From the listing below, return each line that includes "scene".
□ □ □
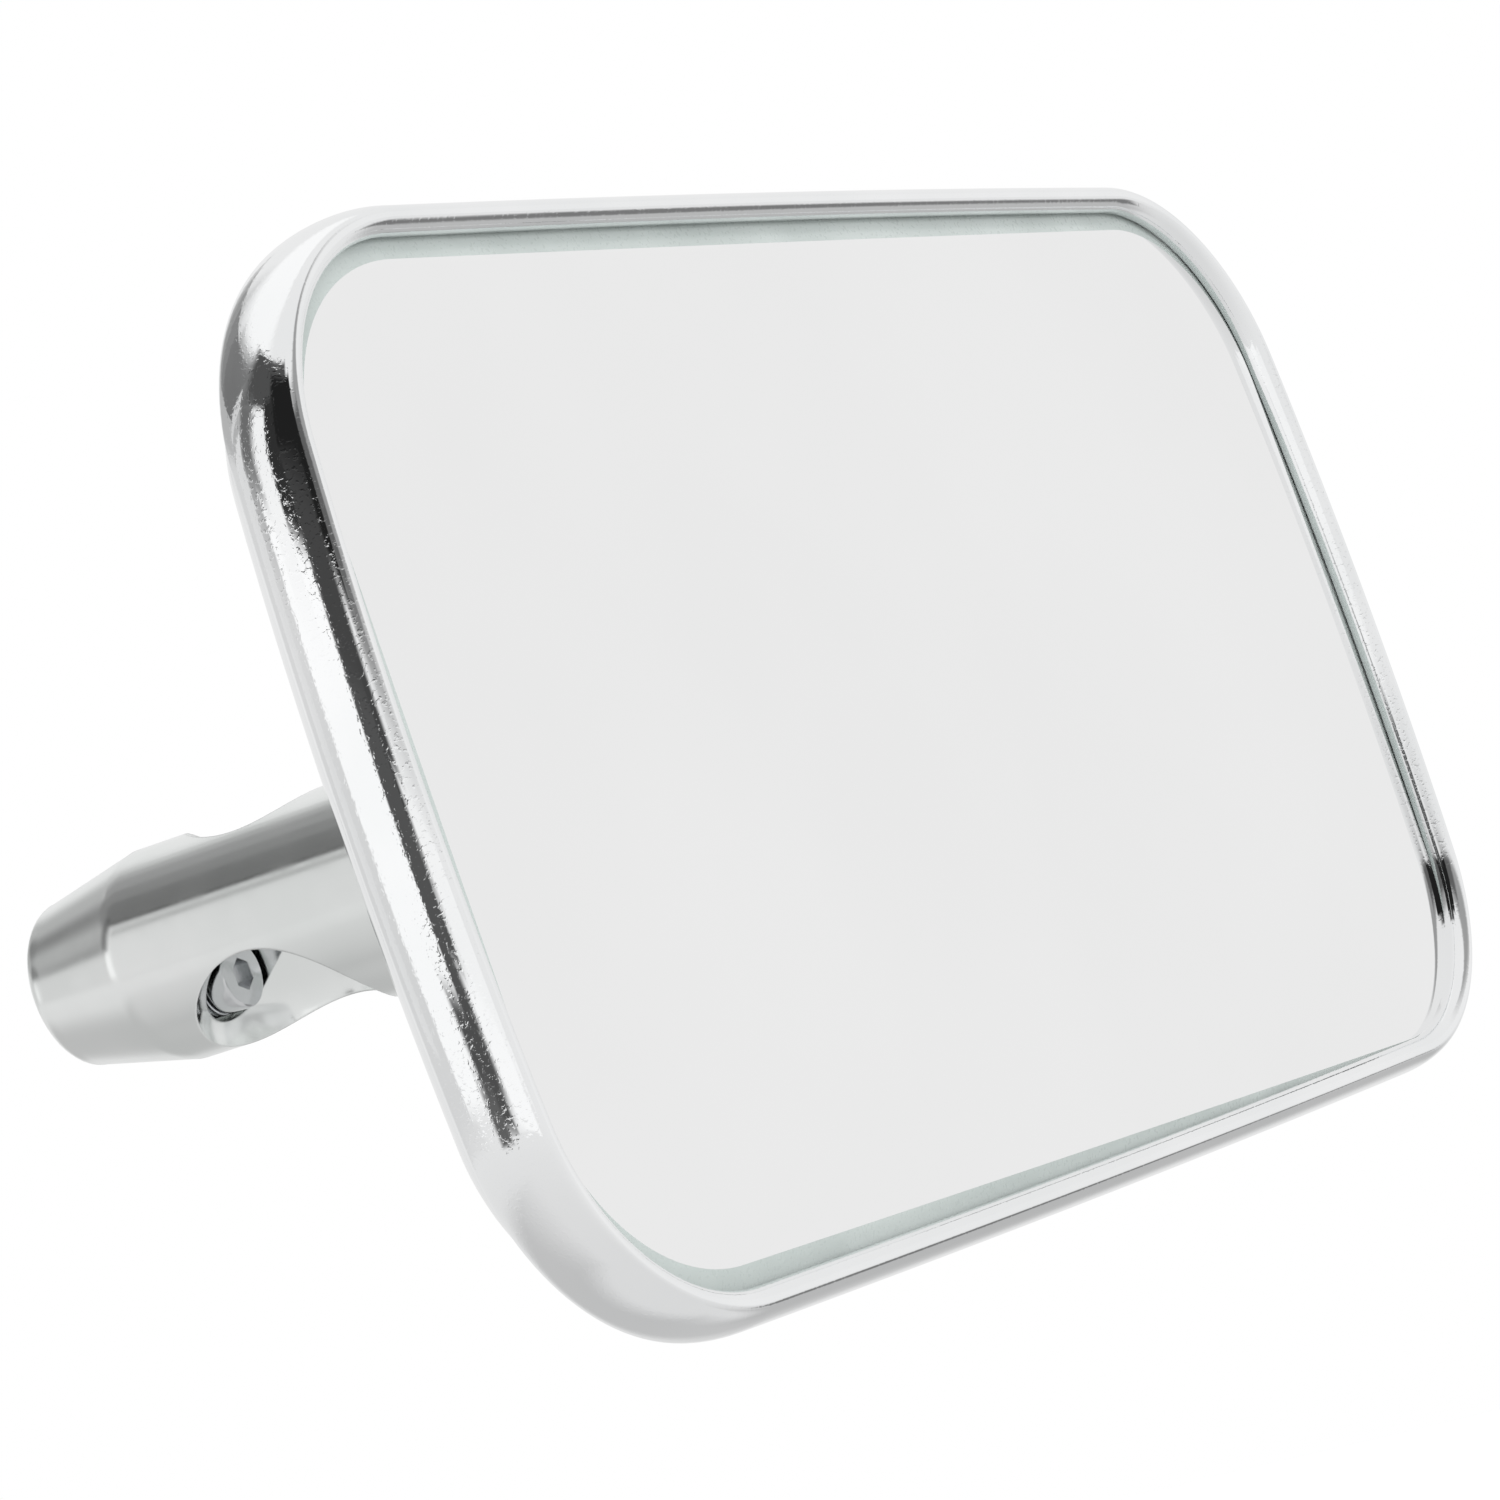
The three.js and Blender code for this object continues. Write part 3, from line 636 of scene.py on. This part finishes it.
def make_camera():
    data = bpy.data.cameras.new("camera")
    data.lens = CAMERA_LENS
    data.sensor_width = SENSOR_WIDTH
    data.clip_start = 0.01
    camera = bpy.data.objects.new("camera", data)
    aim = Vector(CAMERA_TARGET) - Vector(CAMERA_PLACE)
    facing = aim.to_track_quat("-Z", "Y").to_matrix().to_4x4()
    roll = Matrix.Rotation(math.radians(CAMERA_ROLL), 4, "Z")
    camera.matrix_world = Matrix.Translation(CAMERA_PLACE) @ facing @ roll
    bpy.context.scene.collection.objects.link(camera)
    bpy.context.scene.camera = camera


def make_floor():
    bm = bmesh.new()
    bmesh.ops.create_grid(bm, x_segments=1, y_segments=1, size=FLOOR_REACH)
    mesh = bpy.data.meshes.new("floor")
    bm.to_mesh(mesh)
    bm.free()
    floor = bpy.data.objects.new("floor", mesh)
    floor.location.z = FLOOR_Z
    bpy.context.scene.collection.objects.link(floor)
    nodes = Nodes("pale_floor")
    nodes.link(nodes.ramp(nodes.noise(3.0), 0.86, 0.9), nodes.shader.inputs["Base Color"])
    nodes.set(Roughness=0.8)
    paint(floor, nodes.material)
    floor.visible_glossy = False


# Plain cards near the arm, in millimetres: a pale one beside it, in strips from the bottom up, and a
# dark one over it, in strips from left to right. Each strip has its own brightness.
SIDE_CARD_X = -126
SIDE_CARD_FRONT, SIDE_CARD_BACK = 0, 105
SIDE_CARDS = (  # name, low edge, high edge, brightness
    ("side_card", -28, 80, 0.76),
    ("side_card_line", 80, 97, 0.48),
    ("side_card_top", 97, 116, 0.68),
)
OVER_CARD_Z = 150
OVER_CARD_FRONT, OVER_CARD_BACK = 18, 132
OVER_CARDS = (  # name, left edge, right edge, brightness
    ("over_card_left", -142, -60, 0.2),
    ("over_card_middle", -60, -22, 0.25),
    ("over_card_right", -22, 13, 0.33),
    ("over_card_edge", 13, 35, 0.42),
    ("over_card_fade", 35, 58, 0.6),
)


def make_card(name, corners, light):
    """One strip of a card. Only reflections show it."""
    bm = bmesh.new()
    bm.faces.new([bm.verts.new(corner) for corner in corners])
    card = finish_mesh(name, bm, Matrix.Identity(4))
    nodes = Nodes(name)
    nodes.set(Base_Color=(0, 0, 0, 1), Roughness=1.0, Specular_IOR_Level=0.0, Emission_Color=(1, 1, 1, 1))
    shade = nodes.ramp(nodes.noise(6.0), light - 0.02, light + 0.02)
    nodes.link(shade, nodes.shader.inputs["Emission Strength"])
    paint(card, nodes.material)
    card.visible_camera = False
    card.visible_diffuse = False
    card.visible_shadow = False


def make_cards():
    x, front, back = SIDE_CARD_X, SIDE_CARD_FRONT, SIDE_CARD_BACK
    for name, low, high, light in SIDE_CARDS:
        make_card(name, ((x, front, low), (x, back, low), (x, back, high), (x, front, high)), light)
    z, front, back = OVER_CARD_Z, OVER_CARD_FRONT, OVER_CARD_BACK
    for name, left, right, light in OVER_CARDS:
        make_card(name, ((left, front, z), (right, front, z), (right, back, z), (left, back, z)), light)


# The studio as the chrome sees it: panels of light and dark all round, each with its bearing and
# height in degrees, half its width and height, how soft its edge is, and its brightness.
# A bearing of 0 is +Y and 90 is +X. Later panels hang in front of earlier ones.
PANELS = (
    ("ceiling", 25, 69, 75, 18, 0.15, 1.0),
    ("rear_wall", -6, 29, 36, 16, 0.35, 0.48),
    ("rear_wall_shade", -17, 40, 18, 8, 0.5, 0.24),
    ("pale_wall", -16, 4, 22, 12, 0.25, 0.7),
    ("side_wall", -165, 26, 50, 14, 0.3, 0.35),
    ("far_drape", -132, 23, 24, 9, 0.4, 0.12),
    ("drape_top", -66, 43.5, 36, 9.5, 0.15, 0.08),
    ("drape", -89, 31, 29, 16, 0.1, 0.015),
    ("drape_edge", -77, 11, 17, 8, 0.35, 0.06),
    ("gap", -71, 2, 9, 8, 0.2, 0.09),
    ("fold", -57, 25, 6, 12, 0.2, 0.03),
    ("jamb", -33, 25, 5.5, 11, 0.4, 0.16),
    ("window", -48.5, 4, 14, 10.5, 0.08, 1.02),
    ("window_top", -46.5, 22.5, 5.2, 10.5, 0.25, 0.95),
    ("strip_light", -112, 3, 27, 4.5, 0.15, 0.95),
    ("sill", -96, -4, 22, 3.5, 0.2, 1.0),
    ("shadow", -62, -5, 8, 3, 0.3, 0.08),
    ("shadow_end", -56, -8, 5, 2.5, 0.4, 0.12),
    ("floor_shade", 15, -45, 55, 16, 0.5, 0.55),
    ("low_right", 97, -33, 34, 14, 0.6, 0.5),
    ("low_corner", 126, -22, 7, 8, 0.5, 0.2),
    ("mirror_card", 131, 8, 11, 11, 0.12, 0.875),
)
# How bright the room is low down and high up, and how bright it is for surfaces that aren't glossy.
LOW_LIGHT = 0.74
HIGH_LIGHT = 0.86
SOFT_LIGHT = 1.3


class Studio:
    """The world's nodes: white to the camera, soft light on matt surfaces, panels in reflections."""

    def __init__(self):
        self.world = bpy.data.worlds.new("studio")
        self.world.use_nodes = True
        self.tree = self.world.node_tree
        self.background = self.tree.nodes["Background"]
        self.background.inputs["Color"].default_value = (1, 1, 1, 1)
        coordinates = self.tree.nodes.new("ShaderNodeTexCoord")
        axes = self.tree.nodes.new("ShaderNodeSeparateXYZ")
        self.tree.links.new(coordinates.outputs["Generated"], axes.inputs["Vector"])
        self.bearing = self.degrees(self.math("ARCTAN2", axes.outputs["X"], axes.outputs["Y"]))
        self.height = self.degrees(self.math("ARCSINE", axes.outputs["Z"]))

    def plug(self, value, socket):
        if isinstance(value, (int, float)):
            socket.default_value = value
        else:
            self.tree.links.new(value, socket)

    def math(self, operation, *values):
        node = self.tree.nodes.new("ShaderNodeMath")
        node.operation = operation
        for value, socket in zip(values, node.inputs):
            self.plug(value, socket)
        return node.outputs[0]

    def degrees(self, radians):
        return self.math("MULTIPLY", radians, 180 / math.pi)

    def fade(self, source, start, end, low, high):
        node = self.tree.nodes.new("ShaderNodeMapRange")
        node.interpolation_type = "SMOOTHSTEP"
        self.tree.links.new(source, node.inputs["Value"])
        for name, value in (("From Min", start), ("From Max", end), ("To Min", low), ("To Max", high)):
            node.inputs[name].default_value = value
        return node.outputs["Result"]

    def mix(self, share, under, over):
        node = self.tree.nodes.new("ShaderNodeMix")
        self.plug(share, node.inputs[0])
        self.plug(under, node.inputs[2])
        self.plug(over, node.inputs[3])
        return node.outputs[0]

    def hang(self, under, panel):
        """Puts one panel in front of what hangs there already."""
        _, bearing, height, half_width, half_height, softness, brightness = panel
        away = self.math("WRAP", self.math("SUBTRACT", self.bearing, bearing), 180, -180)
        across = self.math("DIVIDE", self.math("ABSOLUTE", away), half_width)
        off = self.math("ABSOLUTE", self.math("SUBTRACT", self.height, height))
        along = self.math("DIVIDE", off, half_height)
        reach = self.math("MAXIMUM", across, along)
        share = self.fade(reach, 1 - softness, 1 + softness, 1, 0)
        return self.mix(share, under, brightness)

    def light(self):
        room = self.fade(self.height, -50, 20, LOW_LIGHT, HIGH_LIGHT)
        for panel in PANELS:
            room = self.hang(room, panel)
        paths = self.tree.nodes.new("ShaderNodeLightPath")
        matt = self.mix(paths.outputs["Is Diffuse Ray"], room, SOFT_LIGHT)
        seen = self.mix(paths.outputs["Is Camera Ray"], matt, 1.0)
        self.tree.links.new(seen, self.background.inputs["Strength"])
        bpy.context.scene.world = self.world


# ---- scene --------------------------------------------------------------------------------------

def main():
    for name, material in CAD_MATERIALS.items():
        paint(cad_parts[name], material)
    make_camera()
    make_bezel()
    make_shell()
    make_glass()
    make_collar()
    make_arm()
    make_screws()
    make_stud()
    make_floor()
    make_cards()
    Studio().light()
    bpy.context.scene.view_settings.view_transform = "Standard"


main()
□ □ □
■ **Response**
The three.js and Blender code for this object continues. Write part 3, from line 636 of scene.py on. This part finishes it.
    bpy.context.scene.collection.objects.link(camera)
    bpy.context.scene.camera = camera
    bpy.context.scene.collection.objects.link(floor)
        bpy.context.scene.world = self.world
# ---- scene --------------------------------------------------------------------------------------
    bpy.context.scene.view_settings.view_transform = "Standard"